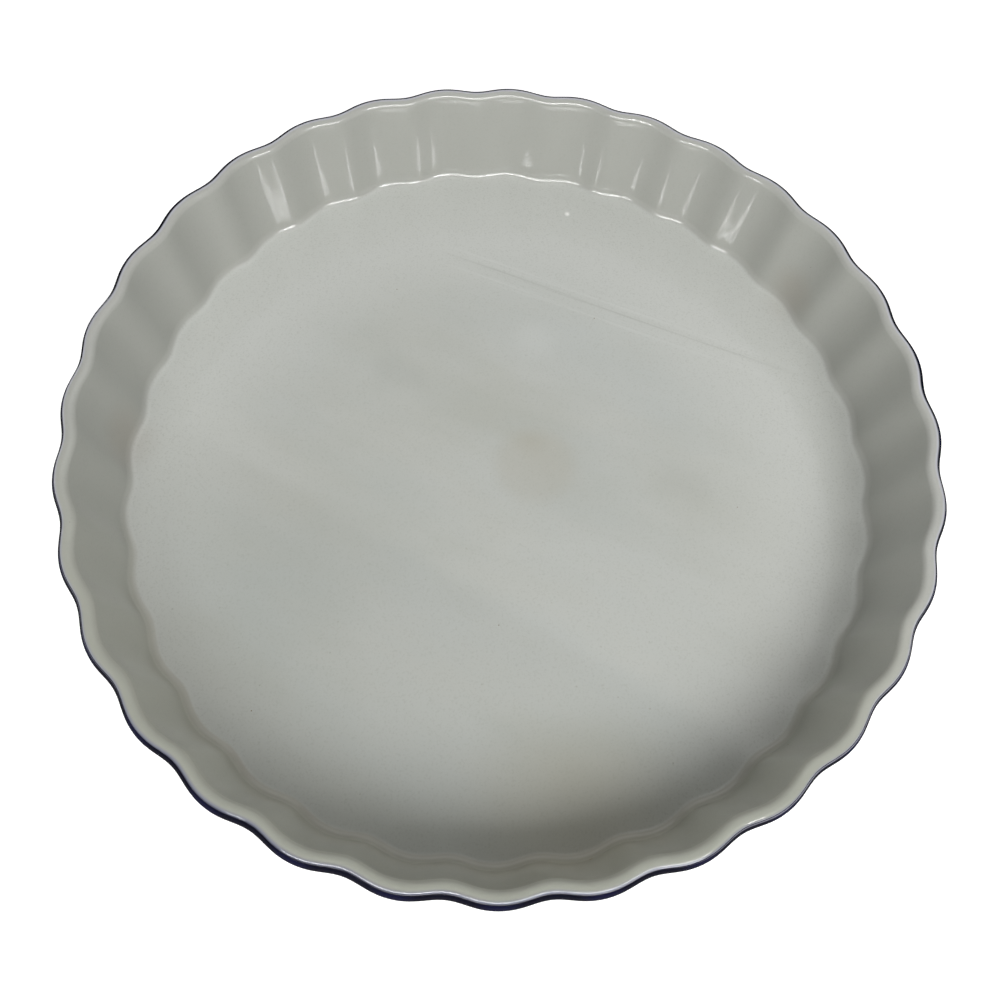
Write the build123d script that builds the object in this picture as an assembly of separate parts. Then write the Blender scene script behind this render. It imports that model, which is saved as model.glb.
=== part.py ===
from build123d import *

import os
from math import cos, pi, radians, sin, tan

# Round fluted flan dish of glazed stoneware, open at the top and standing on a bare foot ring.
# One fired clay body carries three glaze coats: a pale one inside and over the lip, a dark one
# outside and under the edge, and a dark one on the panel inside the foot ring.
# Lengths are in millimetres and angles in degrees. +Z is up, and the origin is the middle of
# the foot ring on the surface that the dish stands on. A flute's crest lies on +X.

os.makedirs("parts", exist_ok=True)

# Wall and lip, measured over the glaze
rim_diameter = 280.0          # over the crests of the flutes at the lip
total_height = 45.0           # from the foot ring's sole to the top of the lip
wall_width = 5.2              # through the wall, square to its lean
wall_lean = 3.0               # of both wall faces from upright, opening upwards
lip_outer_share = 0.54        # lip's outer rounding as a share of the wall's width
lip_inner_share = 0.36        # lip's inner rounding as a share of the wall's width

# Flutes, in step inside and outside
flute_count = 32
flute_depth = 1.9             # from crest to valley
crest_breadth_share = 0.08    # of half the depth: makes the crests broader than the valleys
points_per_flute = 4

# Floor and underside, measured over the glaze
floor_thickness = 5.9
floor_rounding = 3.0          # hollow rounding where the inner wall meets the floor
base_rounding = 4.0           # rounding where the outer wall turns under the dish

# Foot ring, bare clay
foot_height = 1.6             # below the glazed underside
foot_width = 6.0              # at its root
foot_inset = 10.0             # from the valleys at the underside's edge to the foot ring
foot_lean = 20.0              # of both sides from upright
foot_rounding = 0.5           # at both edges of the sole

# Glaze coats
glaze_thickness = 0.5
glaze_stop = 1.5              # bare clay left beside the foot ring
colour_line = 28.0            # outwards from the top of the lip to where pale meets dark

rounding_steps = 4            # rings through each rounding, less one

# Worked out from the sizes above
lean = radians(wall_lean)
lip_outer = wall_width * lip_outer_share
lip_inner = wall_width * lip_inner_share
floor_level = foot_height + floor_thickness
clay_underside = foot_height + glaze_thickness
colour_angle = 90 - colour_line


def flute(angle):
    """How far the fluted wall stands outside its mean radius at an angle in radians."""
    turn = flute_count * angle
    return flute_depth / 2 * (cos(turn) - crest_breadth_share * cos(2 * turn))


crest = flute(0)
valley = flute(pi / flute_count)
lip_radius = rim_diameter / 2 - crest - lip_outer
wall_reach = lip_radius * cos(lean) - (total_height - lip_outer) * sin(lean) + lip_outer


def centre(depth, height):
    """Section point at a depth inside the outer wall's face, square to it, and at a height."""
    return (wall_reach - depth + height * sin(lean)) / cos(lean), height


lip_outer_centre = centre(lip_outer, total_height - lip_outer)
lip_inner_centre = centre(wall_width - lip_inner, total_height - lip_inner)
floor_centre = centre(wall_width + floor_rounding, floor_level + floor_rounding)
base_centre = centre(base_rounding, foot_height + base_rounding)

foot_outer = base_centre[0] + valley - foot_inset
foot_inner = foot_outer - foot_width


def arc(middle, radius, start, end):
    """Section points along a rounding, from one angle to the other; 0 points outwards, 90 up."""
    angles = [radians(start + (end - start) * step / rounding_steps)
              for step in range(rounding_steps + 1)]
    return [(middle[0] + radius * cos(angle), middle[1] + radius * sin(angle)) for angle in angles]


def ring(point):
    """Closed fluted ring through a section point, one smooth edge for each flute."""
    radius, height = point
    pitch = 2 * pi / flute_count
    shares = [step / points_per_flute for step in range(points_per_flute + 1)]
    edges = []
    for index in range(flute_count):
        angles = [pitch * (index + share) for share in shares]
        points = [Vector((radius + flute(angle)) * cos(angle), (radius + flute(angle)) * sin(angle), height)
                  for angle in angles]
        tangents = [Vector(-sin(angle), cos(angle), 0) for angle in (angles[0], angles[-1])]
        edges.append(Edge.make_spline(points, tangents=tangents, parameters=shares))
    return Wire(edges)


def circle(radius, height):
    """Plain round ring about the dish's axis."""
    return Wire.make_circle(radius, Plane((0, 0, height)))


def strip(points):
    """Faces through the fluted rings of a run of section points."""
    return Shell.make_loft([ring(point) for point in points], ruled=len(points) == 2).faces()


def outer_lip(skin, start, end):
    """Section points of the lip's outer rounding, this far under the glaze."""
    return arc(lip_outer_centre, lip_outer - skin, start, end)


def inside_faces(skin):
    """Faces from the colour line over the lip, down the inner wall and across the floor."""
    lip_top = outer_lip(skin, colour_angle, 90)
    lip_side = arc(lip_inner_centre, lip_inner - skin, 90, 180 - wall_lean)
    foot_of_wall = arc(floor_centre, floor_rounding + skin, -wall_lean, -90)
    flat_top = Face(ring(lip_top[-1]), [ring(lip_side[0])])
    floor = Face(ring(foot_of_wall[-1]))
    return [*strip(lip_top), flat_top, *strip(lip_side), *strip([lip_side[-1], foot_of_wall[0]]),
            *strip(foot_of_wall), floor]


def outside_faces(skin):
    """Faces from the colour line down the outer wall to the edge of the underside."""
    lip_side = outer_lip(skin, colour_angle, -wall_lean)
    base = arc(base_centre, base_rounding - skin, -wall_lean, -90)
    return [*strip(lip_side), *strip([lip_side[-1], base[0]]), *strip(base)]


def underside_ring(skin):
    """Fluted edge of the underside, this far under the glaze."""
    return ring((base_centre[0], foot_height + skin))


def colour_joint():
    """Faces where the pale and the dark coat meet, from the clay out to the glazed surface."""
    return strip([outer_lip(skin, colour_angle, 0)[0] for skin in (glaze_thickness, 0)])


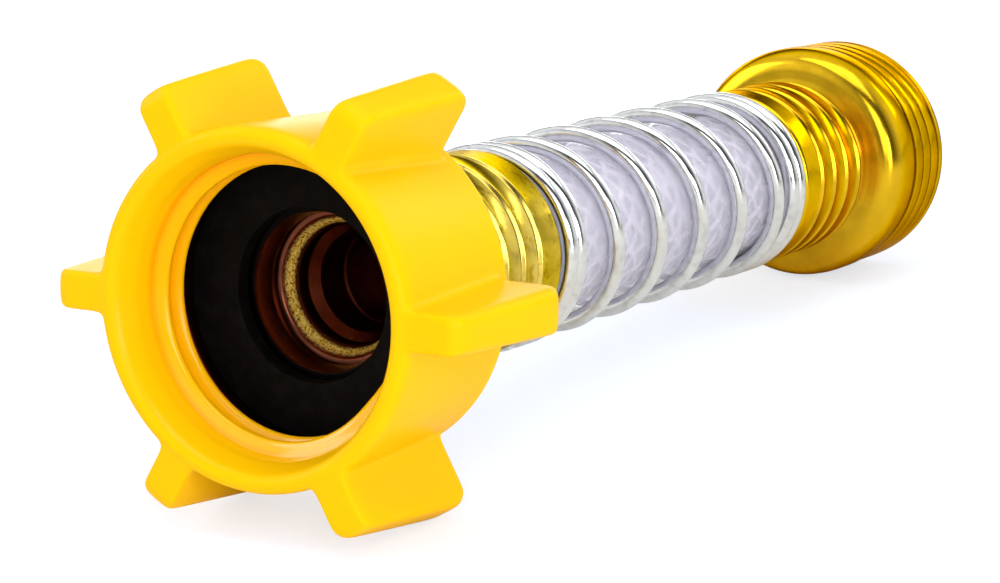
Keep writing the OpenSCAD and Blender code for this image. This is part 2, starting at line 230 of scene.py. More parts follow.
def turned(name, outline, sides=128):
    """Turns a closed outline of (x, radius) points, in millimetres, around the water axis."""
    deselect()
    x0, r0 = outline[0]
    bpy.ops.mesh.primitive_circle_add(
        vertices=sides, radius=r0 * MM, fill_type="NOTHING",
        location=(x0 * MM, 0, 0), rotation=(0, pi / 2, 0),
    )
    obj = bpy.context.object
    obj.name = obj.data.name = name
    bpy.ops.object.transform_apply(location=True, rotation=True, scale=True)
    bpy.ops.object.mode_set(mode="EDIT")
    bpy.ops.mesh.select_mode(type="VERT")
    bpy.ops.mesh.select_all(action="SELECT")
    last_x, last_r = x0, r0
    for x, r in outline[1:]:
        bpy.ops.mesh.extrude_region_move(TRANSFORM_OT_translate={"value": ((x - last_x) * MM, 0, 0)})
        scale = r / last_r
        bpy.ops.transform.resize(value=(1, scale, scale), center_override=(x * MM, 0, 0))
        last_x, last_r = x, r
    bpy.ops.mesh.select_all(action="DESELECT")
    bpy.ops.mesh.select_non_manifold()
    bpy.ops.mesh.bridge_edge_loops()
    bpy.ops.mesh.select_all(action="SELECT")
    bpy.ops.mesh.normals_make_consistent(inside=False)
    bpy.ops.object.mode_set(mode="OBJECT")
    return obj


def arc(x, r, radius, start, end, steps=5):
    """Points of a rounded corner: centre at x and r, angles in degrees from the +r direction towards +x."""
    points = []
    for i in range(steps + 1):
        a = radians(start + (end - start) * i / steps)
        points.append((x + radius * sin(a), r + radius * cos(a)))
    return points


def spaced(first, last, steps):
    """Evenly spaced points from one to the other."""
    return [tuple(Vector(first).lerp(Vector(last), i / steps)) for i in range(steps + 1)]


def moved(start, points, way=1):
    """Outline points counted along the axis from a place, or back from it where way is -1."""
    return [(start + way * x, r) for x, r in points]


def held(corners):
    """Outline points for a subdivided surface: each (x, r, softness) corner between two close points."""
    points = []
    for i, (x, r, soft) in enumerate(corners):
        here = Vector((x, r))
        sides = []
        for other in (corners[i - 1], corners[(i + 1) % len(corners)]):
            way = Vector(other[:2]) - here
            sides.append(here + way * min(soft / way.length, 0.4))
        points += [tuple(sides[0]), (x, r), tuple(sides[1])]
    return points


def swept(name, rings):
    """A bar with closed ends through a list of equal rings of points, in metres."""
    sides = len(rings[0])
    points = [p for ring in rings for p in ring]
    last = (len(rings) - 1) * sides
    faces = [
        (i * sides + j, i * sides + (j + 1) % sides, (i + 1) * sides + (j + 1) % sides, (i + 1) * sides + j)
        for i in range(len(rings) - 1)
        for j in range(sides)
    ]
    faces.append(tuple(reversed(range(sides))))
    faces.append(tuple(last + j for j in range(sides)))
    mesh = bpy.data.meshes.new(name)
    mesh.from_pydata(points, [], faces)
    obj = bpy.data.objects.new(name, mesh)
    bpy.context.scene.collection.objects.link(obj)
    only(obj)
    bpy.ops.object.mode_set(mode="EDIT")
    bpy.ops.mesh.select_all(action="SELECT")
    bpy.ops.mesh.normals_make_consistent(inside=False)
    bpy.ops.object.mode_set(mode="OBJECT")
    return obj


def joined(name, parts):
    """Joins objects into one piece."""
    only(parts[0])
    for part in parts[1:]:
        part.select_set(True)
    bpy.ops.object.join()
    obj = bpy.context.object
    obj.name = obj.data.name = name
    return obj


def smooth(obj, angle):
    """Smooth shading that keeps the sharp edges."""
    only(obj)
    bpy.ops.object.shade_smooth_by_angle(angle=radians(angle))
    return obj


def thread_ridge(name, x0, start, turns, pitch, root, crest, sunk, base, flank):
    """One helical thread ridge with rounded crests and ends that run out into the wall."""
    height = crest - root
    rise = [(0.17, 0.04), (0.52, 0.5), (0.72, 0.84), (1.0, 0.98)]
    profile = [(-base, -sunk)] + [(-base * (1 - flank * u), h) for u, h in rise] + [(0.0, 1.0)]
    profile += [(-u, h) for u, h in reversed(profile[:-1])]
    steps = int(turns * THREAD_STEPS)
    runout = 0.12 * THREAD_STEPS
    rings = []
    for i in range(steps + 1):
        turn = turns * i / steps
        a = start + 2 * pi * turn
        fade = min(1.0, i / runout, (steps - i) / runout)
        fade = fade * fade * (3 - 2 * fade)
        ring = []
        for u, h in profile:
            share = h if h < 0 else h * fade - 0.04 * (1 - fade)
            r = root + height * share
            ring.append((((x0 + pitch * turn) + u * pitch) * MM, r * cos(a) * MM, r * sin(a) * MM))
        rings.append(ring)
    return swept(name, rings)


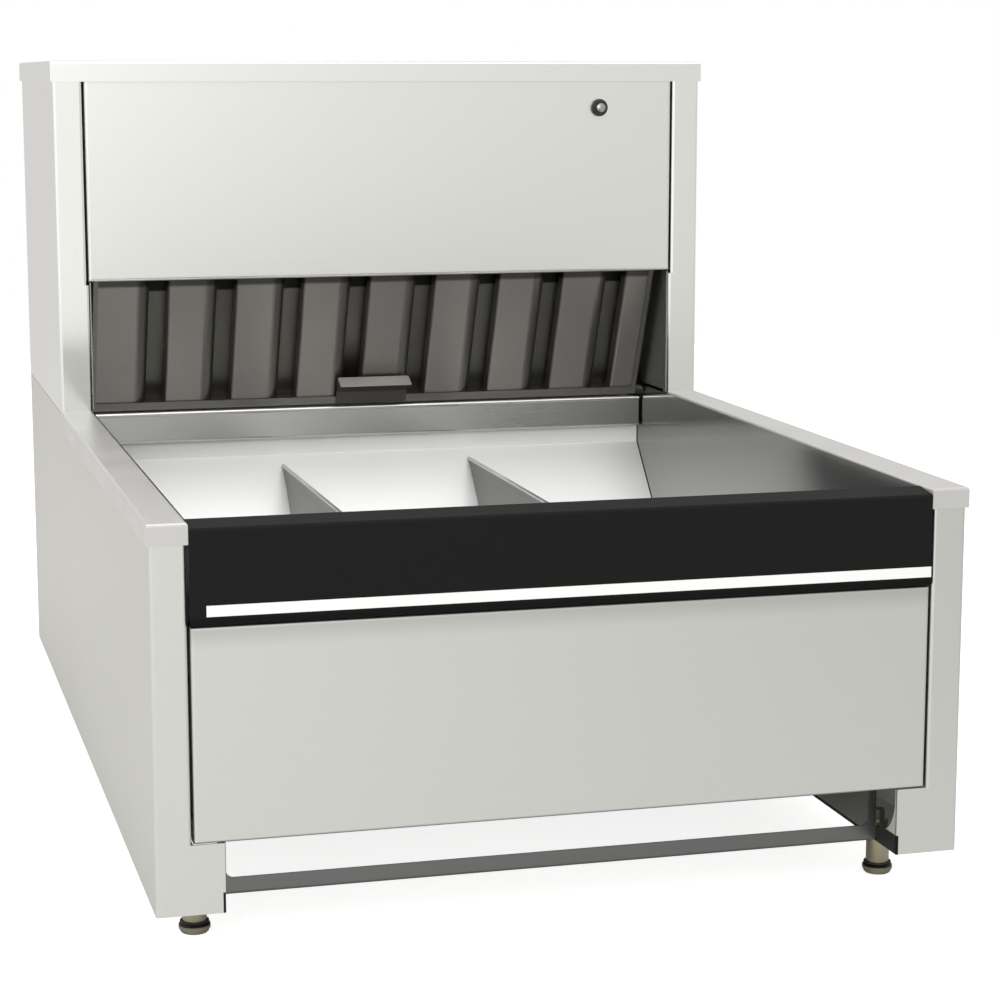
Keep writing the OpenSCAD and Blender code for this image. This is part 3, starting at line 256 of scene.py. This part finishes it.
-=-=-
__Stated task__:
Please restate only the opening stretch of the records above: every line from the first through the one containing "from build123d import *", exactly as written.

__Task response__:
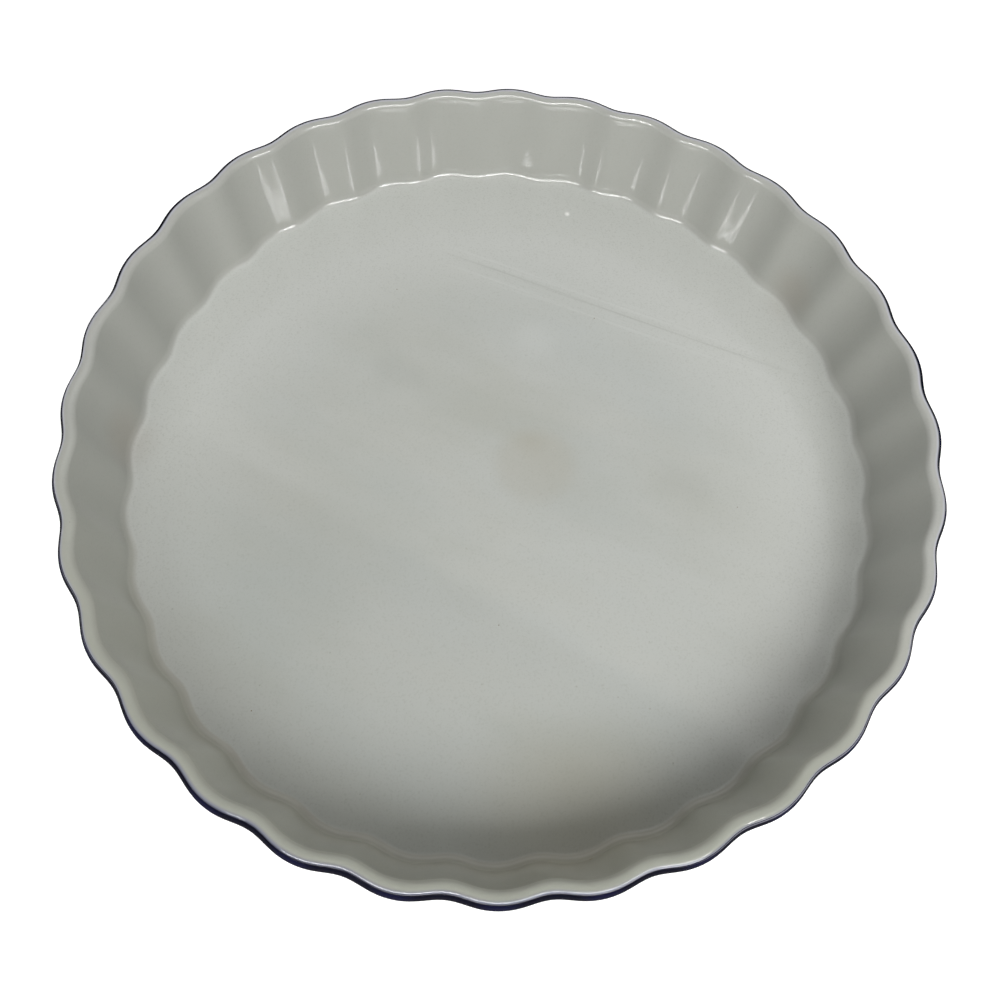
Write the build123d script that builds the object in this picture as an assembly of separate parts. Then write the Blender scene script behind this render. It imports that model, which is saved as model.glb.
=== part.py ===
from build123d import *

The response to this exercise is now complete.